Begin

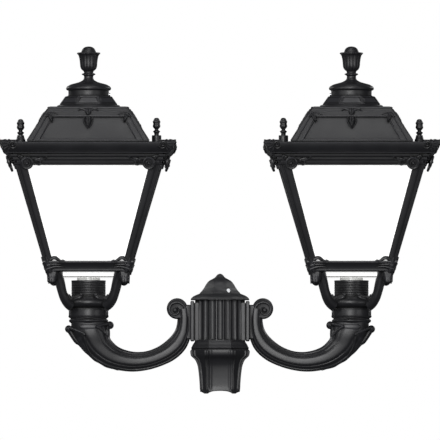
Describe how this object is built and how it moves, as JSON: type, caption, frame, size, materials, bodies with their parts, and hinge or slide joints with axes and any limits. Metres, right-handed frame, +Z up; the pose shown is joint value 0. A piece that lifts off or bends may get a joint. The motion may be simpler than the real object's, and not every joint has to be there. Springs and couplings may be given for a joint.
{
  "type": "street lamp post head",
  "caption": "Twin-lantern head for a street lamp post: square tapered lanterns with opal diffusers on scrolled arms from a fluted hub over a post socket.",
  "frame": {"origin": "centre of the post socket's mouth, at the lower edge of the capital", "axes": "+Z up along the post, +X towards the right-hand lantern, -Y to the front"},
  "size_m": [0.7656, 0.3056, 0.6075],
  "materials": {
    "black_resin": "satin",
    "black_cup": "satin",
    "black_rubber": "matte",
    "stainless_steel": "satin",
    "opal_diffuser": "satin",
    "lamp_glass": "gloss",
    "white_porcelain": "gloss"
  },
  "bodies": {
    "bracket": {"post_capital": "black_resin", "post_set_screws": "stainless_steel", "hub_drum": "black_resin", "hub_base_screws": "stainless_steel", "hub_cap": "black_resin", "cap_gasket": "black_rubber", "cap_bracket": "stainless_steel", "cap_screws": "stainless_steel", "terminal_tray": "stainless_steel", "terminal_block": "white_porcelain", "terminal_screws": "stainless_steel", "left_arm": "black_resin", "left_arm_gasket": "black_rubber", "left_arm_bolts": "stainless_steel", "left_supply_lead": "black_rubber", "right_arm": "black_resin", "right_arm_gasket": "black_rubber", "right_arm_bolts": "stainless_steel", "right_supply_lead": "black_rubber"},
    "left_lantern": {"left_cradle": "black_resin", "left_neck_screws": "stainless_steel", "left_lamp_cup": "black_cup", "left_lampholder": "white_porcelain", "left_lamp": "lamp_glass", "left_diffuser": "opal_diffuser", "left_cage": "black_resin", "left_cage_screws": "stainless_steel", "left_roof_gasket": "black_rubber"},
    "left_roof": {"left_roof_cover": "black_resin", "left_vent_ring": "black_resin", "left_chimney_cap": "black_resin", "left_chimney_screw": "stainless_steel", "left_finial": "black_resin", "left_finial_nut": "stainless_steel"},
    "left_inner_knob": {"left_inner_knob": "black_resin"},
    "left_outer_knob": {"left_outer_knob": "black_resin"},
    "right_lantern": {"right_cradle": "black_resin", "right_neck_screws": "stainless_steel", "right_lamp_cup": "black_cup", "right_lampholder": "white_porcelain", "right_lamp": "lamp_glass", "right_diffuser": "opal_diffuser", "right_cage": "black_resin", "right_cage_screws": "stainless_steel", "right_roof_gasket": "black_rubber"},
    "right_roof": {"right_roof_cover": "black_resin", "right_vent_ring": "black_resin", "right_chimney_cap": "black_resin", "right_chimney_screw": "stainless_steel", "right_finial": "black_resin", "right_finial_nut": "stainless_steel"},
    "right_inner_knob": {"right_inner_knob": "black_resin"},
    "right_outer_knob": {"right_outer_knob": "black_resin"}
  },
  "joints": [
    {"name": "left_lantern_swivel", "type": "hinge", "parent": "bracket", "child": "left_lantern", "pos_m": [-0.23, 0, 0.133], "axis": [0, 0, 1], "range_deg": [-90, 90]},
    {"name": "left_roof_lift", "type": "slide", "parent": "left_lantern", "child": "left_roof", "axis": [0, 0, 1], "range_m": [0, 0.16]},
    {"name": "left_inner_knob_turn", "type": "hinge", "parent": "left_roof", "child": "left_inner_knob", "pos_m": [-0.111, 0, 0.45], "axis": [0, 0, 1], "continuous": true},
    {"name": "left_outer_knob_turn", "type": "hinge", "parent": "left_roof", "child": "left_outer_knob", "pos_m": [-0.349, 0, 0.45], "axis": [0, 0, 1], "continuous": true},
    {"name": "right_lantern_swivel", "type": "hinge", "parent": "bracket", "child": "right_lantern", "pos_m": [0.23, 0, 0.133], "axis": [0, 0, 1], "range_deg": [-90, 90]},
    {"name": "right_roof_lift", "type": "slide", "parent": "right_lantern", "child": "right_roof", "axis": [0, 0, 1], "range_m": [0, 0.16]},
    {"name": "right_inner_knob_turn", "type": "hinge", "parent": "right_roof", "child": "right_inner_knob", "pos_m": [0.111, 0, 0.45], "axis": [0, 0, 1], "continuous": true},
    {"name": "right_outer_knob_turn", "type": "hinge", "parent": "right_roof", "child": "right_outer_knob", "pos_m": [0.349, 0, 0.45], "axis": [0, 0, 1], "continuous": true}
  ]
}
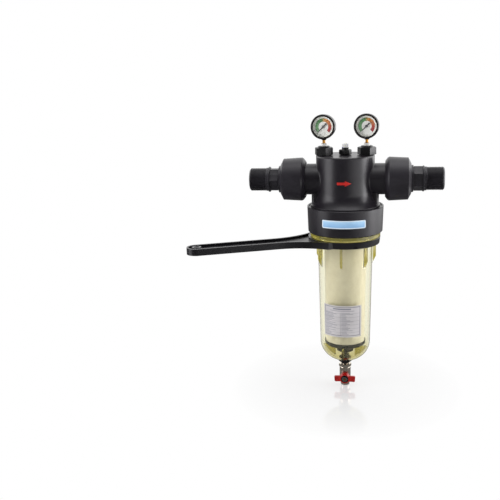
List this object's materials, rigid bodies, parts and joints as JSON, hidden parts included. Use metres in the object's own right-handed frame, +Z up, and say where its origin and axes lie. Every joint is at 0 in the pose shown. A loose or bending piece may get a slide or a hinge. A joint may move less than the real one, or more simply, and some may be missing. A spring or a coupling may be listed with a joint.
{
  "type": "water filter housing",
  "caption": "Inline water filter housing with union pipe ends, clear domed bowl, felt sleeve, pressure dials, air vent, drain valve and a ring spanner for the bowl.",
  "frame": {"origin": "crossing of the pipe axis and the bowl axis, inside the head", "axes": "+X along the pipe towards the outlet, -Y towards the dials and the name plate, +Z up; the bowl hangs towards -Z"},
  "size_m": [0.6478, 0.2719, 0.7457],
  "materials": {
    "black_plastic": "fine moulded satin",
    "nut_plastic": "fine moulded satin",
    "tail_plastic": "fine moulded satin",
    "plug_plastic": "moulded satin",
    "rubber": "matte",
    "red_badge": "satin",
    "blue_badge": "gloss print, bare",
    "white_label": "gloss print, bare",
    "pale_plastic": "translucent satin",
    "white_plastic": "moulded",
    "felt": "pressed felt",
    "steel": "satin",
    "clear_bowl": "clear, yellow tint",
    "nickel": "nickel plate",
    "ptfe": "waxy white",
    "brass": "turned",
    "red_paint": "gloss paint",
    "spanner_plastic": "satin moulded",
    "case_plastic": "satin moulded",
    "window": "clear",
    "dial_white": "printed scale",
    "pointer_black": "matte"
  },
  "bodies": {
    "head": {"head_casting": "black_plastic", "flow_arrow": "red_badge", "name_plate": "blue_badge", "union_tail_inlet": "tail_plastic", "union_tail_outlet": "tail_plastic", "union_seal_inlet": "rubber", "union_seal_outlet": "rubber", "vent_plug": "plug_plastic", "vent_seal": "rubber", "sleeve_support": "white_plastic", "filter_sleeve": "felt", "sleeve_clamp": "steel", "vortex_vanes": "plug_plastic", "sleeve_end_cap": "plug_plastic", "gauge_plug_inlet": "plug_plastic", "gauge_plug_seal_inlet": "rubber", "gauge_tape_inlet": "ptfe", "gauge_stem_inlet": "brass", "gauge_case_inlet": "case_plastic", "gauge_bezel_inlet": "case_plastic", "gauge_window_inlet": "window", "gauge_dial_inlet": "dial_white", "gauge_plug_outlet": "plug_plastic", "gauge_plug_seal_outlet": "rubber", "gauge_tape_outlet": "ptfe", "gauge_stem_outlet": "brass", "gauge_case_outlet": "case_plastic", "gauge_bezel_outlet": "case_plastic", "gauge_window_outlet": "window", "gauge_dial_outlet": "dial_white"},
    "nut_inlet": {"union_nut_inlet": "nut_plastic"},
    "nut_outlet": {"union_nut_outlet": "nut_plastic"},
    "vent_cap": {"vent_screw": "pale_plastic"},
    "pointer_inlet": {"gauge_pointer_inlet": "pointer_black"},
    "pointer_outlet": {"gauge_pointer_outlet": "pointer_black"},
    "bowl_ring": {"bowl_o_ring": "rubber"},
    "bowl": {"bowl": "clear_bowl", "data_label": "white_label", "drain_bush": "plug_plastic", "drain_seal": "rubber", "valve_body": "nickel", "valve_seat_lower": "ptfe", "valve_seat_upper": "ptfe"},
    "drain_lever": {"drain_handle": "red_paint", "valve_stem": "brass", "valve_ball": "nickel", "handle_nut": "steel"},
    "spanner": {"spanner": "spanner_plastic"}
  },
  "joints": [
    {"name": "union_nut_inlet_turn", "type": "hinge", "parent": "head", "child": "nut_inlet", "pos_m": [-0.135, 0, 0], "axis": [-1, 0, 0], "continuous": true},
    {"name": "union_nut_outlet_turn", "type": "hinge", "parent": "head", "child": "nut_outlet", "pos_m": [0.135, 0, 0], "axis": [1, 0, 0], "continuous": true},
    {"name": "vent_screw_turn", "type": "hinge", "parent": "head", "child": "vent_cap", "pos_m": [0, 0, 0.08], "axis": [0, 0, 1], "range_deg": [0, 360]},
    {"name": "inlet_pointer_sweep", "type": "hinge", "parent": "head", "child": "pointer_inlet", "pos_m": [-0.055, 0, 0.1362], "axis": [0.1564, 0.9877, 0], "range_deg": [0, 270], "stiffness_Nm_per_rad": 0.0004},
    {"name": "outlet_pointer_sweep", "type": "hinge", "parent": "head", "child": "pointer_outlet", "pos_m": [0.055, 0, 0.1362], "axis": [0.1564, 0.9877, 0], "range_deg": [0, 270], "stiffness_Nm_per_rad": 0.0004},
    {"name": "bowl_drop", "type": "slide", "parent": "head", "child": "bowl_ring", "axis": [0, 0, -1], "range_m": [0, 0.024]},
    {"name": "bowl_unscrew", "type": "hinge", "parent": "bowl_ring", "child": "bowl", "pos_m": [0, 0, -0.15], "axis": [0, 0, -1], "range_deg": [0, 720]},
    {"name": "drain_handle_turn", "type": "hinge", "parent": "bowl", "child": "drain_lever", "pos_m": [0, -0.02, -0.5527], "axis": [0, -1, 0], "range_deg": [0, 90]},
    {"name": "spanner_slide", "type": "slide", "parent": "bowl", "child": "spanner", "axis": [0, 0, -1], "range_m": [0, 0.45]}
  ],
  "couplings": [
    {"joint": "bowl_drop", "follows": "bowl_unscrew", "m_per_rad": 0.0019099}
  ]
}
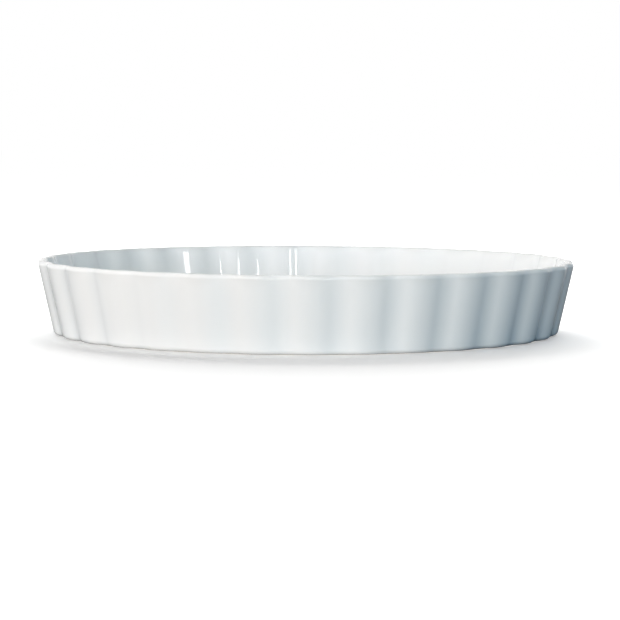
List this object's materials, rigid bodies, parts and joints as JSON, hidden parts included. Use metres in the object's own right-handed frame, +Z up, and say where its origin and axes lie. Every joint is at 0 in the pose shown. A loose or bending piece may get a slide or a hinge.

End

What is asked - Using the listing above, return all lines where the word "origin" occurs.

Response -
  "frame": {"origin": "centre of the post socket's mouth, at the lower edge of the capital", "axes": "+Z up along the post, +X towards the right-hand lantern, -Y to the front"},
List this object's materials, rigid bodies, parts and joints as JSON, hidden parts included. Use metres in the object's own right-handed frame, +Z up, and say where its origin and axes lie. Every joint is at 0 in the pose shown. A loose or bending piece may get a slide or a hinge. A joint may move less than the real one, or more simply, and some may be missing. A spring or a coupling may be listed with a joint.
  "frame": {"origin": "crossing of the pipe axis and the bowl axis, inside the head", "axes": "+X along the pipe towards the outlet, -Y towards the dials and the name plate, +Z up; the bowl hangs towards -Z"},
List this object's materials, rigid bodies, parts and joints as JSON, hidden parts included. Use metres in the object's own right-handed frame, +Z up, and say where its origin and axes lie. Every joint is at 0 in the pose shown. A loose or bending piece may get a slide or a hinge.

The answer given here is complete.